The term wrap to me is distorting one image over another image. One image treated like a decal and conforms over the 2nd image layer. Difference to a Morph; a wrap usually changes 1 image to shape of the 2nd image. A morph is the "visual transition" between 2 Images that don't change... example: Woman to Man, Lion to Woman. In addition to @niki commercial example, there were several Dodge or auto commercials that morphed between 2 images. In a more modern style, the snickers candy bar commercials are a form of morph, more of a video morph, the subject is moving. There were a few years that morphing was the bomb, every one wanted to play with morphing. Not sure if still popular, but there was inexpensive ($50) Morphing software where you loaded 2 Images, indicated the common points between 2 images and processed the morph. Very Cool to play with... I made many of a Person and their Pet, I'd morph from Person to Pet, back to Person, save the file and pass to the person... impressive. Complex software algorithms, but easy for the common End User to create. I forget what movies first made morphing so popular. Jaws made the Hyperlapse Dolly Zoom popular.

The Adobe morph works much the same way. One selects points, yada, yada. It didn't work for construction at all.



As mentioned in above post, Litchi is a nice tool for video loops of constriction sites. Provides multiple videos very close to identical frame positioning for multiple transitions through the time lapse of construction. I'm 8 months into a 4 yr construction, video loop every 2 weeks (except poor weather) and a photo grid of 260-360 photos for Ortho & 3D model (GSP2, MapPilot, Pix4D, etc). I provide the 2D ortho to contractors & Owners and slowly building library of the video loops for a lobby kiosk when completed.

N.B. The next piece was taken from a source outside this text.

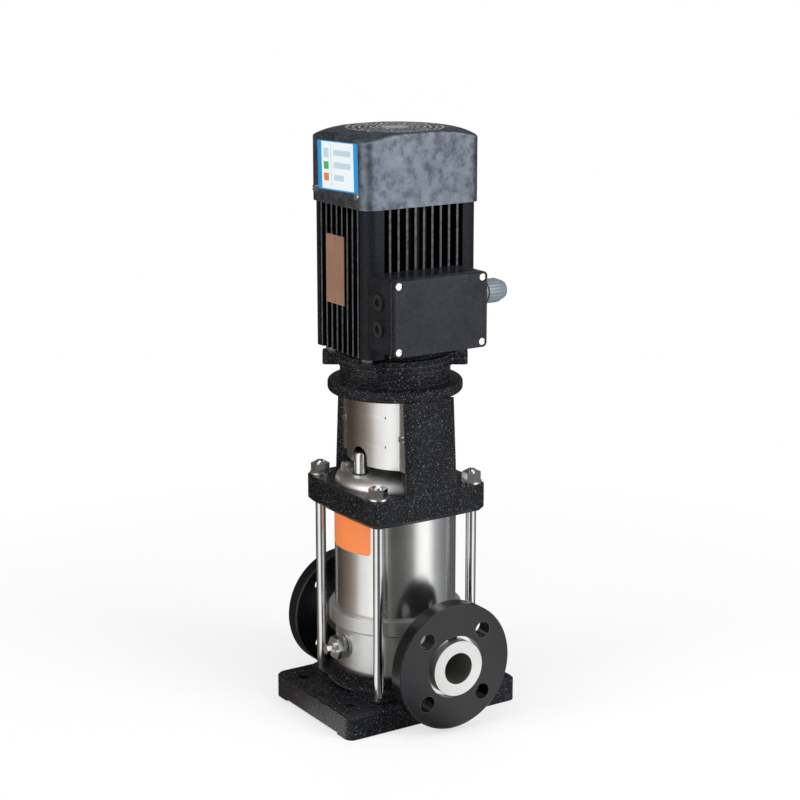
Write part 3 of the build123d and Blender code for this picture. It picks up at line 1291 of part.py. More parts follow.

I'm providing the POI (as seen in the video) and overhead strafe shots for forensic purposes.




Wow, that'd be quite the task for the end product. Impressive, but tedious and I doubt a construction company would cover the cost of the hours to create.

Exactly.


The I1 might not be ideal for consistent tracking within same loop over time.

Correct again. Truth be told, my Phantom 4 Pro would PROBABLY be a better choice for this. But I like the fact that the Inspire 1 camera is on a 3-axis gimbal. I have trepidation with the Phantom 2-axis gimbal (which DOES have SOME limited movement on the yaw axis).




An I2, P4P or M2P normally track very consistently to provide the video loops within something like Litchi.

The RTK approach would be for stills... orthomosaic photogrammetry... 2D or 3D modeling. RTK and GCP to align photos and improve accuracy of true location. Not sure where you'd be gaining investing in RTK kit for video.

GPS tolerance is much tighter with RTK. The flight paths would be more consistent...in theory.



Many construction companies don't want post work on images or videos, they want quality base product that they take and post process.

Exactly. I've been working with this company for about 3 years. This is the first time they have asked for any kind of edited, presentation video. I was actually kind of shocked.

Because they have given me a good amount of work over the years, I gave them a pretty deep discount on this video. But the relationship is reciprocal. Seeing what's available out there - what other drone pilots are doing with construction progress - I feel I'm giving them good value for their aerial dollar. The next video will be a little more expensive.